その1
あんなに厳しかった残暑も漸く収まったかと思う間もなく、朝夕めっきり冷え込むようになり、街路樹も少しずつ色付き始めました。
やがてその葉を1枚、また1枚と落とし、歩道を埋め尽くす日も近いことでしょう。
秋は広瀬学君の退屈な病院生活に寂しさまで付け加え、ちょっぴり意地悪な季節です。
学君は今朝入院して来た松村美樹ちゃんのことが気になって気になって仕方がありません。
だって美樹ちゃんは、学君の大好きなアイドルタレント、松浦亜弥によく似た明るく聡明そうな雰囲気を持ち、伸びやかで、しなやかそうに見える美少女だったのです。
昼食の後、廊下を歩いている美樹ちゃんを見掛けた学君は、遊んでいた幼児用のテレビゲーム、セガのピコをそのまま放り出して、美樹ちゃんを追い駆け、息を切らしながら話し掛けてみずにはいられませんでした。
「ふぅーっ、ふぅーっ、・・・。僕、広瀬、学君です。ドラえもんは大好きなのです! ふぅーっ。お姉ちゃんの名前、何ですか? ふぅーっ」
そんな学君の様子をにこにこしながら見ていた美樹ちゃんは、
「どうしたの? そんなに慌てて。可笑しい! うふっ。こんにちは。私は松村美樹と言うのよ。よろしくね! うふふっ」
と言いながら、ペコンと頭を下げ、また悪戯っぽく笑い掛けました。
それを見た学君は何だか眩しくなって、思わず目を伏せ、黙り込んでしまいます。
暫らくしてから学君が急に心配そうな顔になり、
「僕、治らない病気です。美樹ちゃん、病院、どうして来たの?」
そう言うと、今度は美樹ちゃんが目を伏せ、その薄くピンクに染まった瞼が小刻みに震え出し、やがて涙が頬を伝い落ち始めました。
「どうしたの? 僕、何か悪いこと、言ったのかなあ? 困ったなあ。どうしたら好いのかなあ?」
学君はこれから好きになりそうな美樹ちゃんを泣かせてしまい、おろおろすることしか出来ない自分が何だか情けなくて仕方がありません。
やがて学君も釣られて涙をぽろぽろ零し始めました。
「あら、ごめんなさい。学君まで泣かせてしまって、私って本当に悪いお姉さんね」
美樹ちゃんはそう言いながら、暫らく自分の考えをまとめるように黙り込み、それからおもむろに口を開きました。

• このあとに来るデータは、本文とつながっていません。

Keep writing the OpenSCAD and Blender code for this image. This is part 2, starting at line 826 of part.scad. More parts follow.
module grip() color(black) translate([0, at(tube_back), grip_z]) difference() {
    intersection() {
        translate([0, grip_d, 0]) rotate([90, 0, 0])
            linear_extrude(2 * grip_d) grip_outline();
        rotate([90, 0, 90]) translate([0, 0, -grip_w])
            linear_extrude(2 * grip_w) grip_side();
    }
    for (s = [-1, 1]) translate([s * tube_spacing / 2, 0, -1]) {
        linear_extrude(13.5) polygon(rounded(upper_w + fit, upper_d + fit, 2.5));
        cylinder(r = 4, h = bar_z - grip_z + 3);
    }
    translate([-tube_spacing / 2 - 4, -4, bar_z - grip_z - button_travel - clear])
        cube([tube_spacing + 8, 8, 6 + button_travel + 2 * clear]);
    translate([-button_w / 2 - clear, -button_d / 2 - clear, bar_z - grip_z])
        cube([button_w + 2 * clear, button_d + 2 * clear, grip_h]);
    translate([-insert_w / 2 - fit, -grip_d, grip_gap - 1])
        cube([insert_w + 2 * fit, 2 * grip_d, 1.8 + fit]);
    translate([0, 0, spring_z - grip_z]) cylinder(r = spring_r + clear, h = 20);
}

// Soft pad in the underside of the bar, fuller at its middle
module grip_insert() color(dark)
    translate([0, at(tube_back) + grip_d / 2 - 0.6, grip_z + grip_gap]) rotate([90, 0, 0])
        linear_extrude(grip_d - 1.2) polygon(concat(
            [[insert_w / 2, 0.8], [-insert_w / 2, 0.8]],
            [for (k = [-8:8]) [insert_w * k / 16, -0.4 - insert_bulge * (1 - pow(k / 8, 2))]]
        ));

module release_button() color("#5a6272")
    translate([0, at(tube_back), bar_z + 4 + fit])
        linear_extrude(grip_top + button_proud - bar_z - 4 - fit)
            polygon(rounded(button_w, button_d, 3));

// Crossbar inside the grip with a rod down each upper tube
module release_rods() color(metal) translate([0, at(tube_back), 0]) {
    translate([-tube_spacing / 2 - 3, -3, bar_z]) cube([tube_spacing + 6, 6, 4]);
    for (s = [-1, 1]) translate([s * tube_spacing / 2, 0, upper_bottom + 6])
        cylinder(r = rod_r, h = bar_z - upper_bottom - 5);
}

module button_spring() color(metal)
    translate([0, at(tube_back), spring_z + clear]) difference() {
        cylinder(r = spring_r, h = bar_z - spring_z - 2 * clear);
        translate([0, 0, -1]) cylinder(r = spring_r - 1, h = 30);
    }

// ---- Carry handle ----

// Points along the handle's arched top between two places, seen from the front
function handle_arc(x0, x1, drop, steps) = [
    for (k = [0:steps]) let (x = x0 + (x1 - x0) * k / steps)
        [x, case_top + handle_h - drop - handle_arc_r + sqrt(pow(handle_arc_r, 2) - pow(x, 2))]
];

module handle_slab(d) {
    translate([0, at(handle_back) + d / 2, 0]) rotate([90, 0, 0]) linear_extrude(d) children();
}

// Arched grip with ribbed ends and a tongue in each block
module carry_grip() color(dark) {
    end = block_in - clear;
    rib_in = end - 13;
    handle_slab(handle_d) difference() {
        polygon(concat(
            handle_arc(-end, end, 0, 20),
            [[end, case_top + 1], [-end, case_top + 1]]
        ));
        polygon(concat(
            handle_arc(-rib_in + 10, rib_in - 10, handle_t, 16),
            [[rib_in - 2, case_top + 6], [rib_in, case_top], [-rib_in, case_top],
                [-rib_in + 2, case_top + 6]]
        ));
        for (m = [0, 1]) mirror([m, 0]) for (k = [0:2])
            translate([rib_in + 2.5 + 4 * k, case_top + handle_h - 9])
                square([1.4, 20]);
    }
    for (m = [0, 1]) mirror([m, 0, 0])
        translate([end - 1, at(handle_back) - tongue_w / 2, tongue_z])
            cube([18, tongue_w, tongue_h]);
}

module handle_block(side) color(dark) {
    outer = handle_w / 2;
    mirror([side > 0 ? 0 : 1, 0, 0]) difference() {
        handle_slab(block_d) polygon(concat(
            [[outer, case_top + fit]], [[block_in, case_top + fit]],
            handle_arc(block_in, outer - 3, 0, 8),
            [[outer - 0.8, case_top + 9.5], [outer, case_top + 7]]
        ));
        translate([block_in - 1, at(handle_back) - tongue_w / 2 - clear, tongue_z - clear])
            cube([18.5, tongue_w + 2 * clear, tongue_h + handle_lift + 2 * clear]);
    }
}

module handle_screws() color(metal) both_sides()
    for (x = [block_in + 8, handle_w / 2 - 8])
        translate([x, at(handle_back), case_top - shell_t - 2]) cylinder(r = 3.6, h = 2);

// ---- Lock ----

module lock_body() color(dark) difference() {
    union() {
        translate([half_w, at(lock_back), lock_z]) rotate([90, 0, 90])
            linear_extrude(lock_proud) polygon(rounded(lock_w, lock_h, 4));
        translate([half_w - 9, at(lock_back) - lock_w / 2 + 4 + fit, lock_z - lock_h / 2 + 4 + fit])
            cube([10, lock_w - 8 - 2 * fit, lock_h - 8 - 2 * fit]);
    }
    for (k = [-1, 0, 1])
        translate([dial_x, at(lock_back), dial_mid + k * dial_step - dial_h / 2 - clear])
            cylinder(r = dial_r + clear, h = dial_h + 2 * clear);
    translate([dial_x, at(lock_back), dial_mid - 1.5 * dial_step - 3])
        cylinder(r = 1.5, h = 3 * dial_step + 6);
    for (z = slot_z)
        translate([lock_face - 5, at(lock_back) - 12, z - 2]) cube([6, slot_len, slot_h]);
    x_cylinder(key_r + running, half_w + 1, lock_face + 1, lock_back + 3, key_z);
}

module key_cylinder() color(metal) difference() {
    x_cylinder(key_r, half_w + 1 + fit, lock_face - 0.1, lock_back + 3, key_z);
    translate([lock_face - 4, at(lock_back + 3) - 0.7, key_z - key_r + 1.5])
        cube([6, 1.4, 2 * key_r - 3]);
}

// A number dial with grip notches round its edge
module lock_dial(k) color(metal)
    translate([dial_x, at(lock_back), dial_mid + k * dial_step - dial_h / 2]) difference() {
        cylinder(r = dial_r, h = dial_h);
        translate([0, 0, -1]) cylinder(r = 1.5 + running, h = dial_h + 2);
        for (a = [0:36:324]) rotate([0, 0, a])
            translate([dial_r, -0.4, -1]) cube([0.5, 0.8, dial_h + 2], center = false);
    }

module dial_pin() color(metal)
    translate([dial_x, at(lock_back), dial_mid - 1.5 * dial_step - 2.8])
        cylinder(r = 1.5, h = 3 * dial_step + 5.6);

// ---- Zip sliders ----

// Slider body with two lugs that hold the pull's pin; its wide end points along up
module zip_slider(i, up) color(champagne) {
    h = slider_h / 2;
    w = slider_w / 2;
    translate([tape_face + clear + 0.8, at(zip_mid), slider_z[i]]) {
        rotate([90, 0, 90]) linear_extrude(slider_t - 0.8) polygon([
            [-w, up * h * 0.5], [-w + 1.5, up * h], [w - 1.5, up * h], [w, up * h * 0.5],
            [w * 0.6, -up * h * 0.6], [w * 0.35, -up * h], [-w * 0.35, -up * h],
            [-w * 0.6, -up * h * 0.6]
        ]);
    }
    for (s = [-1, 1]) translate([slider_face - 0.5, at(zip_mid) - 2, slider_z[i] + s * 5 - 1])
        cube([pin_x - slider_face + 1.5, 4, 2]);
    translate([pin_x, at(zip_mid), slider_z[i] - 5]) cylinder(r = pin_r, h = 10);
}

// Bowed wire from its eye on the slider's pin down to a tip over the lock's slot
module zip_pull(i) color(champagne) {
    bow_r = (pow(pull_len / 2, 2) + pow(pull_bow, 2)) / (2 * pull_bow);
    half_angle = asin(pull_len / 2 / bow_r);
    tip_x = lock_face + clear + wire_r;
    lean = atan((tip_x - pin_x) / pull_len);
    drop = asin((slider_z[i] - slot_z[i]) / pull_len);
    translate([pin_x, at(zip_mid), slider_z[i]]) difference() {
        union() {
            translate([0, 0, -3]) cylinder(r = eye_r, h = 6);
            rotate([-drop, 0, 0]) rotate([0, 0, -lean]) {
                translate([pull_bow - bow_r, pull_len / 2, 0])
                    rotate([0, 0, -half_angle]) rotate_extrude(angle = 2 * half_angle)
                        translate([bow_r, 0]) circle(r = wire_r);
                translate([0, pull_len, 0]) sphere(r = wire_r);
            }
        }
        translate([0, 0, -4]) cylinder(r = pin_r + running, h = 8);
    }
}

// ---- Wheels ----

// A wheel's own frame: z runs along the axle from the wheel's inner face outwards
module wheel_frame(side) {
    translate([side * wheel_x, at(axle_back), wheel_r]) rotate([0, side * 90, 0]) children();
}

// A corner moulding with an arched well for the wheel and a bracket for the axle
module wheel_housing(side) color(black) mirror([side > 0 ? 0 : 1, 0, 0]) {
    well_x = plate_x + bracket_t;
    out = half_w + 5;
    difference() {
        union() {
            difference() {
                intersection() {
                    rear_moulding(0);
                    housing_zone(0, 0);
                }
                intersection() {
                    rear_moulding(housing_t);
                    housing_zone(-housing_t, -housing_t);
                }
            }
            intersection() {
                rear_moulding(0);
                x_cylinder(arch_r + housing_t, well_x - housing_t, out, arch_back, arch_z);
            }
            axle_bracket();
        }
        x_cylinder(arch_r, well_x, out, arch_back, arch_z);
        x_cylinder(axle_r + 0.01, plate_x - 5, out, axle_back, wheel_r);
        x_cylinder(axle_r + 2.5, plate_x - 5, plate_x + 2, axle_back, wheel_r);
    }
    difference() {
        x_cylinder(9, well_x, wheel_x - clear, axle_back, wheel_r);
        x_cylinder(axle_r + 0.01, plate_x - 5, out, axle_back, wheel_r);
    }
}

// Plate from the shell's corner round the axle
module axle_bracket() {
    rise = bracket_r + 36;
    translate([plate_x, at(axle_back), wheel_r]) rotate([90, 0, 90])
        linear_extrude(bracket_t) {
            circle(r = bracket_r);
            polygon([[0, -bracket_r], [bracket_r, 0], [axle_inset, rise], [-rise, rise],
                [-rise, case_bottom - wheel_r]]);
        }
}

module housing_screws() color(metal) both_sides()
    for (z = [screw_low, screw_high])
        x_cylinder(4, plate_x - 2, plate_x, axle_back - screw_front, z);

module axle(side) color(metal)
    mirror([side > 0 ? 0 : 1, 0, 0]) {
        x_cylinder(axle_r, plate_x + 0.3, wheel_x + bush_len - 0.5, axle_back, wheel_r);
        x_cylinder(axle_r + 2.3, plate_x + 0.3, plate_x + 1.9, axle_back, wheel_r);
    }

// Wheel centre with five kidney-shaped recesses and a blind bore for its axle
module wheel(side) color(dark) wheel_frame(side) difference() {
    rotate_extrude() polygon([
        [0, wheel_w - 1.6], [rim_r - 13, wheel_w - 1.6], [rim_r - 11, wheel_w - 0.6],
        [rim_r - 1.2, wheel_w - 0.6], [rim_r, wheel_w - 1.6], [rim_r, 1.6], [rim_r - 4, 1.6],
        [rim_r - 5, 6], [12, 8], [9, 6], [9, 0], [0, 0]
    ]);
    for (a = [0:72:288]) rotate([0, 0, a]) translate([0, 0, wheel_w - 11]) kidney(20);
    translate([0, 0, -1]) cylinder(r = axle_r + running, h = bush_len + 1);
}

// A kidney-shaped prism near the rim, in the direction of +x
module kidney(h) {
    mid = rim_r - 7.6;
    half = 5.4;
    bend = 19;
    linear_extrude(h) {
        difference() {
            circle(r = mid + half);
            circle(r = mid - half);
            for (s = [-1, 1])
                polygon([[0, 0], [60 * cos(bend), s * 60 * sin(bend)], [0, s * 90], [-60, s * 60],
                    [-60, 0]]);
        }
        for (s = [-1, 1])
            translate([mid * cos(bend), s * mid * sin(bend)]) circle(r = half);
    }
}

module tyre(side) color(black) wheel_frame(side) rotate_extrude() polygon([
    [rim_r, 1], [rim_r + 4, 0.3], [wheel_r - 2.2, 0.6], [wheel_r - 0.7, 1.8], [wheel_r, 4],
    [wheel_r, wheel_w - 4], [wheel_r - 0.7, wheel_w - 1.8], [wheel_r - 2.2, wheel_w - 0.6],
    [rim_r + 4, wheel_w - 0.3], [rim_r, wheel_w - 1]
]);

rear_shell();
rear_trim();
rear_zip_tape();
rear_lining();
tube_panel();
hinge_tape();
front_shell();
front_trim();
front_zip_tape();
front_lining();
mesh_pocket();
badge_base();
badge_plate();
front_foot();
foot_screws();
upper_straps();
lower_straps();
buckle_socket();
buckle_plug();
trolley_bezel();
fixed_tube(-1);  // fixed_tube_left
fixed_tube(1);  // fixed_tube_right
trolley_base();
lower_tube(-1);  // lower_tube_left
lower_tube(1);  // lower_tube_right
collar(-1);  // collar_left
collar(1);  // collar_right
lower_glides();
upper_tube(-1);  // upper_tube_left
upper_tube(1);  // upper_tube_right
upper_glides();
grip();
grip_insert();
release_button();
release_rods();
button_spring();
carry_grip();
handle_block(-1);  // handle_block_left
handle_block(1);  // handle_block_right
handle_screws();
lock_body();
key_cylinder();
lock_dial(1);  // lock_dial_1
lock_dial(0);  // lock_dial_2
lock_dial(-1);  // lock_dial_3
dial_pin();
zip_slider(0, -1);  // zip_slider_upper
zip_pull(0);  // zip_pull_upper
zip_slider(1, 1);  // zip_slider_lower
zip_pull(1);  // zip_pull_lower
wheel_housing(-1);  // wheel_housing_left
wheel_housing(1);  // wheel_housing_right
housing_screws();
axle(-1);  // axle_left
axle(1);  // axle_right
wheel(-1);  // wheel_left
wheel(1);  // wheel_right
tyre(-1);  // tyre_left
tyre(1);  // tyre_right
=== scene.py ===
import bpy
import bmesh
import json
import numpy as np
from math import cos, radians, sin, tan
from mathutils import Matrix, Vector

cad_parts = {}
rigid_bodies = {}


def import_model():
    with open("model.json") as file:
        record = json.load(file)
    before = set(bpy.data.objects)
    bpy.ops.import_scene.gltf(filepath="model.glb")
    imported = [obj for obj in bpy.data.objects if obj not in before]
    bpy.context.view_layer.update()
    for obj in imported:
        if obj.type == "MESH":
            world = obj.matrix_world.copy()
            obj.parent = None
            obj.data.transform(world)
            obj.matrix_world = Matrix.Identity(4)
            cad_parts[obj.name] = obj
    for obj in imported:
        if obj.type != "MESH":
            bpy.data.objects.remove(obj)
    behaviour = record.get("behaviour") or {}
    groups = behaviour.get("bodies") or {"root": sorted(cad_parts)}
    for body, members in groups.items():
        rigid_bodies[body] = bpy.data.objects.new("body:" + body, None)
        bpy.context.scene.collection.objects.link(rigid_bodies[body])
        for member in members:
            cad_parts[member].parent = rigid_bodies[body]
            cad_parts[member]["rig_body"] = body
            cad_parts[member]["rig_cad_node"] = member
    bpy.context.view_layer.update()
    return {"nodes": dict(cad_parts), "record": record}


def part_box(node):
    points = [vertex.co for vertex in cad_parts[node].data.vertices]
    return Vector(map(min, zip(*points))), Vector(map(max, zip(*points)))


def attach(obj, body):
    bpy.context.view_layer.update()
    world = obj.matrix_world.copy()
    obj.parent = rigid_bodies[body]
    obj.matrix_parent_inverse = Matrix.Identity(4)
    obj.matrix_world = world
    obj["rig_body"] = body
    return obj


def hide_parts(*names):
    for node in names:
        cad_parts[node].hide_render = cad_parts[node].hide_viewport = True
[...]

「実はお姉さんもね、学君と同じように、・・・、治らない病気なの。でもね、今までは怖くて、学君のように自分の口からは決して言い出せなかった・・・。学君、本当に強いのね!?」
そう言いながら、しっとりと落ち着いた様子で、静かに見詰めて来る美樹ちゃんの澄み切って大きな瞳から放たれる熱い視線をまともに受けて、学君はとっても眩しそうです。

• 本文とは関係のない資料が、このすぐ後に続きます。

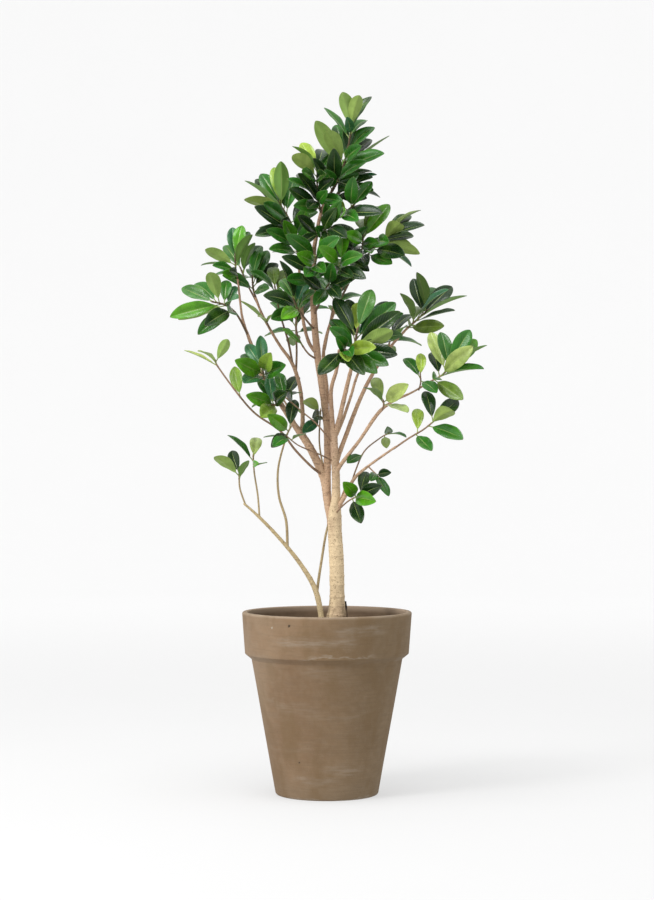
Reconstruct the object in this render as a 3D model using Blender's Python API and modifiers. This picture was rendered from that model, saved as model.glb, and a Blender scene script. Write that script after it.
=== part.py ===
"""Potted ficus: a young rubber fig with a few long branches, in a clay pot with a broad rim.

The frame is in metres with +Z up. The origin is on the floor, under the middle of the pot.
Routes of stems and leaves are in centimetres: x to the right, y to the back and z up from
the pot's foot, drawn for a pot whose soil lies ROUTE_SOIL above that foot.
"""

import bpy
import bmesh
from math import acos, copysign, cos, pi, sin, sqrt
from mathutils import Quaternion, Vector
from mathutils.bvhtree import BVHTree

# Pot, in metres
POT_HEIGHT = 0.306
RIM_RADIUS = 0.1423
BAND_HEIGHT = 0.071
BAND_TAPER = 0.0047
BAND_STEP = 0.0113
BASE_RADIUS = 0.0855
WALL = 0.009
FLOOR_THICKNESS = 0.012
DRAIN_RADIUS = 0.012
LIP_ROUND = 0.003
STEP_SLOPE = 0.8  # the band's underside falls this much for each unit it goes in
TURN_STEPS = 36  # flats round the pot and the soil inside it
CLEARANCE = 0.0003
JOINT_GAP = 1.5 * CLEARANCE  # between a stem and what it grows from or stands in
SOIL_GAP = 2 * CLEARANCE

# Filling, in metres
SOIL_BELOW_RIM = 0.028
SOIL_CROWN = 0.002
NET_RADIUS = 0.030
NET_THICKNESS = 0.002
NET_HOLE_RADIUS = 0.0045
NET_RING = 0.58  # the ring of holes lies at this share of the net's radius
NET_RING_HOLES = 6

# Plant, in metres
PLANT_HEIGHT = 0.893
PLANT_WIDTH = 0.524
PLANT_DEPTH = 0.380
TRUNK_RADIUS = 0.0126
LEAF_LENGTH = 0.075
LEAF_WIDTH = 0.027
LEAF_THICKNESS = 0.0009
STALK_SHARE = 0.13
STALK_RADIUS = 0.0008
LEAF_SPACING = 0.0042
LEAF_ROOM = 0.8  # the most of the twig below a whorl that its leaves may take

# The sizes that the routes below are drawn at, in their own centimetres
ROUTE_SOIL = 27.8
ROUTE_HEIGHT = 89.3
ROUTE_WIDTH = 52.4
ROUTE_DEPTH = 32.0
ROUTE_TRUNK = 1.26
ROUTE_LEAF = 7.5

SOIL_TOP = POT_HEIGHT - SOIL_BELOW_RIM
ACROSS = PLANT_WIDTH / ROUTE_WIDTH
BACK = PLANT_DEPTH / ROUTE_DEPTH
UP = PLANT_HEIGHT / ROUTE_HEIGHT
GIRTH = TRUNK_RADIUS / ROUTE_TRUNK
LEAF_UNIT = LEAF_LENGTH / ROUTE_LEAF
GOLDEN = 0.618034

# How leaves differ: arch as a share of the length, and the rise of each half from the midrib
LEAST_ARCH = 0.03
MORE_ARCH = 0.08
LEAST_FOLD = 0.18
MORE_FOLD = 0.2
WIDEST = 1.15  # a long leaf is at most this much wider than a usual one

# How a leaf turns aside until it is free: each try goes further round a spiral and is shorter
TRIES = 160
TRY_SWING = 0.055
TRY_TURN = 2.39996
TRY_SHRINK = 0.002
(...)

でも、強いと言われてちょっぴり大人になったような感じがし、悪い気はしません。
「そう。僕強いから、ドラえもんのように、美樹ちゃん、守ってあげるのです」
すっかりナイトになった気分です。
「うふふっ。ありがとう・・・。実は私、さっきまで凄く心細かったんだけど、学君にそう言って貰えると、とっても心強いわ。だから、これからよろしく。仲よくしてね!」
☆ ☆ ☆ ☆ ☆
これを書いたのは2003年とあるから、17年前のことで、元にした事実があったのは更に10年ぐらい前、今から数えれば30年近く前のことであった。
強く印象に残ることだったので、これの他にも幾つかの関連する話を書いている。
大分前にここに上げた「季節の終わり」、「そして季節の始まり」もそうである。
勿論、事実とは全く違い、私を元にしたこと以外は似たような話でもない。
しかし、心の中に残った真実はそんなに違っていないような気もする。
この話は数回で終わる短い話なので、週末には終わりそうであるが、お時間と気持ちの余裕があれば、読んでいただけたら幸甚である。
秋と言うこともあるが、私にとって気になっているプロスポーツ、たとえば野球、ゴルフ等がシーズンオフを迎えることもあって、また色々な話を書く時間が出来そうに思えて来た。
と言っても、新しい話はぼちぼちであるが、こうして以前に書いた話を少しずつ見直して行きたい。